Kebijakan impor beras diyakini bakal merusak psikologis petani lantaran beberapa bulan lagi, setidaknya Februari 2023, akan ada panen raya. Apalagi, menurut data Badan Pusat Statistik (BPS) surplus beras pada akhir tahun diperkirakan bakal mencapai sekitar 1,7-1,8 juta ton. Guru Besar Institut Pertanian Bogor (IPB) Dwi Andreas Santosa mengatakan, angka tersebut belum ditambah dengan surplus beras tahun sebelumnya yang mencapai 5,7 juta ton, seperti data dari Badan Pangan Nasional (Bapanas).
Dwi Andreas juga menyoroti alasan dari kebijakan impor beras yang disebabkan stok cadangan beras pemerintah (CBP) di Bulog yang tipis. Pada saat diputuskannya impor, stok CBP Bulog saat itu (per 15 Desember) sebesar 440.000 ton. “Kita selalu mispersepsi soal masalah stok. Kelihatannya stok nasional dengan angka seperti tipis padahal tidak. Itu cadangan milik pemerintah, sedangkan sebagian besar lainnya ada di masyarakat, pedagang kecil, besar, di petani. Jadi beras ada di sana,” ujar Dwi. Berdasarkan data BPS, Kementerian Pertanian melaporkan produksi padi pada periode Oktober-Desember 2022 lebih tinggi dibandingkan periode yang sama tahun lalu. Kenaikannya 15,06 persen atau setara 1,34 juta ton gabah kering giling (GKG). Total produksi padi 2022 diproyeksikan meningkat 2,31 persen (1,25 juta ton) dibandingkan 2021 sehingga secara kumulatif mencapai 55,67 juta ton.
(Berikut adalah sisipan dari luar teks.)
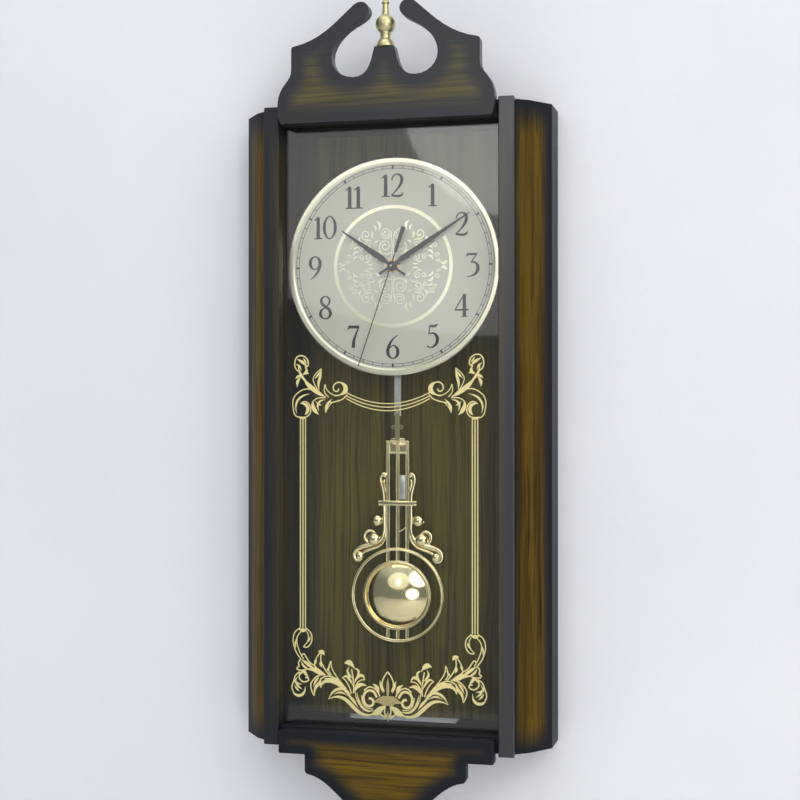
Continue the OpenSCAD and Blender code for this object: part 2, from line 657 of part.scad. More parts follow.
// Pendulum
module at_pivot() translate([0, 0, pivot_z]) children();
module pivot_clip() color(steel) at_pivot() {
    ring_y(pivot_r + press_play, 2.2, arm_y + 2.4, arm_y + 3);
}
module pendulum_arm() color("#2b2b2e") at_pivot() difference() {
    union() {
        rod_y(3, arm_y, arm_y + 2.1);
        block(-2.5, 2.5, arm_y, arm_y + 1.2, -30, -2);
        at([0, drive_z + pivot_drop], 0) rod_y(5.2, arm_y, arm_y + 1.2);
        block(-2.5, 2.5, arm_y, arm_y + 1.2 + rod_t, -24, -20);
    }
    rod_y(pivot_r + turn_play, arm_y - 1, arm_y + 4);
    at([0, drive_z + pivot_drop], 0) rod_y(4 + press_play, arm_y - 1, arm_y + 4);
}
module pendulum_magnet() color("#55585c") at_pivot() at([0, drive_z + pivot_drop], 0)
    rod_y(4, arm_y - 0.1, arm_y + 1.4);
rod_y0 = arm_y + 1.2;
module pendulum_rod() color("#c9ccc4") block(-rod_w / 2, rod_w / 2, rod_y0, rod_y0 + rod_t,
    lyre_top + hook_h - 8, rod_top);
// The hook hangs the gilt frame on the rod
module pendulum_hook() color(gilt) {
    hook_top = lyre_top + hook_h;
    difference() {
        block(-2.2, 2.2, rod_y0 - 1.2, rod_y0, lyre_top, hook_top);
        translate([0, 0, hook_top - 5]) rod_y(1, rod_y0 - 2, rod_y0 + 1);
    }
    both() translate([3.4, 0, lyre_top + 12]) ring_y(0.8, 1.9, rod_y0 - 1.2, rod_y0);
}
// One flank of the gilt frame, in the plane of the pendulum, heights over the bob's centre
flank_x = bar_pitch + 5;
flank = concat(
    bezier([flank_x, 78], [flank_x, 60], [flank_x - 0.5, 52], [flank_x + 3, 45]),
    bezier([flank_x + 3, 45], [23, 39], [30, 39], [40, 28]),
    bezier([40, 28], [42, 25], [40, 20], [36, 22], 4),
    bezier([36, 22], [30, 30], [22, 34], [15, 39.5]),
    bezier([15, 39.5], [bar_pitch + 2, 42], [bar_pitch + 1, 60], [bar_pitch + 1, 78]));
module pendulum_lyre() color(gilt) {
    for (x = [-bar_pitch, 0, bar_pitch]) translate([x, 0, 0])
        block(-bar_w / 2, bar_w / 2, bar_front, bar_back, bob_z - ring_r + 1, lyre_top - 0.5);
    block(-bar_pitch - bar_w / 2, bar_pitch + bar_w / 2, bar_front, bar_back,
        lyre_top - cap_h, lyre_top);
    block(-collar_w / 2, collar_w / 2, bar_front - 0.8, bar_back, collar_z, collar_z + collar_h);
    both() {
        translate([0, 0, bob_z]) slab(bar_front, bar_back) polygon(flank);
        translate([bar_pitch + 4.9, 0, collar_z + 15]) ring_y(1.8, 3.8, bar_front, bar_back);
        block(bar_pitch + 1, bar_pitch + 5, bar_front, bar_back, collar_z + 4, collar_z + 12.6);
        translate([flank_x + knob_r - 0.3, bar_front + bar_t / 2, knob_z]) sphere(knob_r);
        translate([25.5, 0, scroll_z + 1.6]) ring_y(2.2, 6.4, bar_front, bar_back);
    }
}
module pendulum_ring() color(gilt) translate([0, 0, bob_z])
    ring_y(ring_r - ring_w, ring_r, bar_front - 1.8, bar_front);
module bob_back() color(gilt) translate([0, 0, bob_z])
    rod_y(bob_r - bezel_w, bar_front - 1, bar_front);
module pendulum_bob() color(gilt) translate([0, bar_front - 1, bob_z]) {
    cap_r = bob_r - bezel_w;
    sphere_r = (cap_r * cap_r + bob_rise * bob_rise) / (2 * bob_rise);
    rotate([90, 0, 0]) rotate_extrude($fn = 96) intersection() {
        translate([0, bob_rise - sphere_r]) difference() {
            circle(sphere_r, $fn = 360);
            circle(sphere_r - 1, $fn = 360);
        }
        square([cap_r, bob_rise + 1]);
    }
}
module bob_bezel() color(gilt) translate([0, 0, bob_z])
    ring_y(bob_r - bezel_w, bob_r, bar_front - 3, bar_front);

left_side_board();
right_side_board();
top_board();
bottom_board();
case_dowels();
left_wing();
right_wing();
wing_caps();
pediment();
apron();
finial();
glass_pane();
back_panel();
panel_screws();
hanger_plate();
hanger_screws();
dial_plate();
dial_rim();
dial_posts();
post_screws();
movement_case();
movement_cover();
cover_screws();
centre_bush();
fixing_washer();
fixing_nut();
battery();
battery_contacts();
circuit_board();
motor_bobbin();
motor_winding();
stator();
drive_bobbin();
drive_winding();
hour_wheel();
hour_hand();
minute_wheel();
minute_hand();
second_wheel();
second_hand();
third_wheel();
setting_wheel();
set_knob();
intermediate_wheel();
rotor_pinion();
rotor_magnet();
pivot_clip();
pendulum_arm();
pendulum_magnet();
pendulum_rod();
pendulum_hook();
pendulum_lyre();
pendulum_ring();
bob_back();
pendulum_bob();
bob_bezel();
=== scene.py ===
import json
import math
import bmesh
import bpy
from mathutils import Matrix, Vector, kdtree


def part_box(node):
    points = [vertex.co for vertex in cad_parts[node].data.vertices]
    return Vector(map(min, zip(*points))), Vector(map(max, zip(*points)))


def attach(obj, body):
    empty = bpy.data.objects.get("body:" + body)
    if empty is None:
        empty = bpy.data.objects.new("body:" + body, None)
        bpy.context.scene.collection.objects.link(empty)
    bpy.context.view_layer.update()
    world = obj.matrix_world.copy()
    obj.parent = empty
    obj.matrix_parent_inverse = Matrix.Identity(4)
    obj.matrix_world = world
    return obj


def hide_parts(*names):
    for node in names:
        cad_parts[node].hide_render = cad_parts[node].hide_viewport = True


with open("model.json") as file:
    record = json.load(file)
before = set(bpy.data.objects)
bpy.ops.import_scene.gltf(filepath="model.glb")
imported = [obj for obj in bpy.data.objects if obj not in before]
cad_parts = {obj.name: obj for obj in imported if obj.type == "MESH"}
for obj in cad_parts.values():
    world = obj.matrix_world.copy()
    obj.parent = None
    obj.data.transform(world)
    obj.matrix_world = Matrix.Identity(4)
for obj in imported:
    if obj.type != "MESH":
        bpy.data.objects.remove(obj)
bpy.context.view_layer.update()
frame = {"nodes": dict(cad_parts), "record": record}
nodes = frame["nodes"]
mm = 0.001
print("frame loaded,", len(nodes), "nodes")

# camera, wall, floor and lamps
cameraPlace = dict(at=(0.3024, -1.2721, -0.1931), turn=(90.22, 0, 13.56), lens=65.52)
room = dict(
    wallY=0.0012, wallWidth=7.0, wallHeight=3.4, floorZ=-1.3, floorSize=8.0,
    wallLight=(0.80, 0.805, 0.83, 1), wallShade=(0.75, 0.757, 0.79, 1),
    wallRoughness=0.85, wallGrain=160, wallRelief=0.0006,
    floorColour=(0.72, 0.71, 0.69, 1), floorRoughness=0.8,
    air=(0.86, 0.92, 1.0, 1), airStrength=0.26, airOverhead=0.85, airRise=(0.30, 0.80),
)
lamps = [
    # name, place, aims at, width, height, shape, watts, colour
    ("keyLamp", (1.9, -2.3, 1.3), (0, 0, -0.2), 2.4, 2.1, "ELLIPSE", 37, (1.0, 0.985, 0.96)),
    ("fillLamp", (1.3, -3.0, -0.5), (0, 0, -0.2), 1.6, 1.3, "ELLIPSE", 15, (0.94, 0.97, 1.0)),
    ("topLamp", (0.0, -1.0, 2.1), (0, 0, 0), 2.2, 1.2, "RECTANGLE", 12, (0.93, 0.96, 1.0)),
    ("glassLamp", (-0.35, -2.5, 0.86), (-0.2, 0, 0.1), 2.4, 1.8, "ELLIPSE", 9.5, (1.0, 0.99, 0.96)),
    ("glowLamp", (-0.30, -2.45, 0.66), (0.0, 0, 0.0), 0.55, 0.75, "ELLIPSE", 1.9, (1.0, 0.98, 0.95)),
    ("backLamp", (0.8, 2.0, 0.9), (0, 0, -0.2), 2.0, 2.0, "RECTANGLE", 34, (1.0, 0.99, 0.97)),
]


def aim(thing, target):
    direction = Vector(target) - thing.location
    thing.rotation_euler = direction.to_track_quat("-Z", "Y").to_euler()


def makeCamera(place):
    lens = bpy.data.cameras.new("camera")
    lens.lens = place["lens"]
    lens.sensor_width = 36
    lens.clip_start = 0.05
    camera = bpy.data.objects.new("camera", lens)
    camera.location = place["at"]
    camera.rotation_euler = [math.radians(a) for a in place["turn"]]
    bpy.context.scene.collection.objects.link(camera)
    bpy.context.scene.camera = camera


def addNode(tree, kind, inputs=None, **settings):
    made = tree.nodes.new(kind)
    for key, value in settings.items():
        setattr(made, key, value)
    for key, value in (inputs or {}).items():
        if isinstance(value, bpy.types.NodeSocket):
            tree.links.new(value, made.inputs[key])
        else:
            made.inputs[key].default_value = value
    return made


def newMaterial(name, **inputs):
    material = bpy.data.materials.new(name)
    material.use_nodes = True
    tree = material.node_tree
    shader = tree.nodes["Principled BSDF"]
    for key, value in inputs.items():
        shader.inputs[key.replace("_", " ")].default_value = value
    return material, tree, shader


def objectPlace(tree, scale=(1, 1, 1), centre=(0, 0, 0)):
    # the piece's own coordinates, moved to a centre and then scaled
    where = addNode(tree, "ShaderNodeTexCoord").outputs["Object"]
    moved = addNode(tree, "ShaderNodeVectorMath", {0: where, 1: centre}, operation="SUBTRACT")
    grown = addNode(tree, "ShaderNodeVectorMath", {0: moved.outputs[0], 1: scale}, operation="MULTIPLY")
    return grown.outputs[0]


def noise(tree, vector, scale, detail=3, roughness=0.55):
    made = addNode(tree, "ShaderNodeTexNoise", {
        "Vector": vector, "Scale": scale, "Detail": detail, "Roughness": roughness})
    return made.outputs["Fac"]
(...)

Jika dikonversi ke beras, produksi tahun 2022 diperkirakan mencapai 32 juta ton, sementara kebutuhan konsumsi setahun sebesar 30,2 juta ton sehingga surplus mencapai 1,8 juta ton. “Kalau dihitung stok awal tahun seperti perhitungan Bapanas, itu malah lebih dari 6 juta ton. Nah, ngapain lebih 6 juta ton harus impor, kan nggak masuk akal,” ujar Dwi Andreas. Menurutnya, situasi akan menjadi bahaya jika beras impor tersebut baru masuk pada akhir Januari atau awal Februari. Pasalnya, pada bulan-bulan tersebut sudah mulai akan masuk kepada waktu panen raya dan dikhawatirkan akan membuat petani malah menjadi tercekik.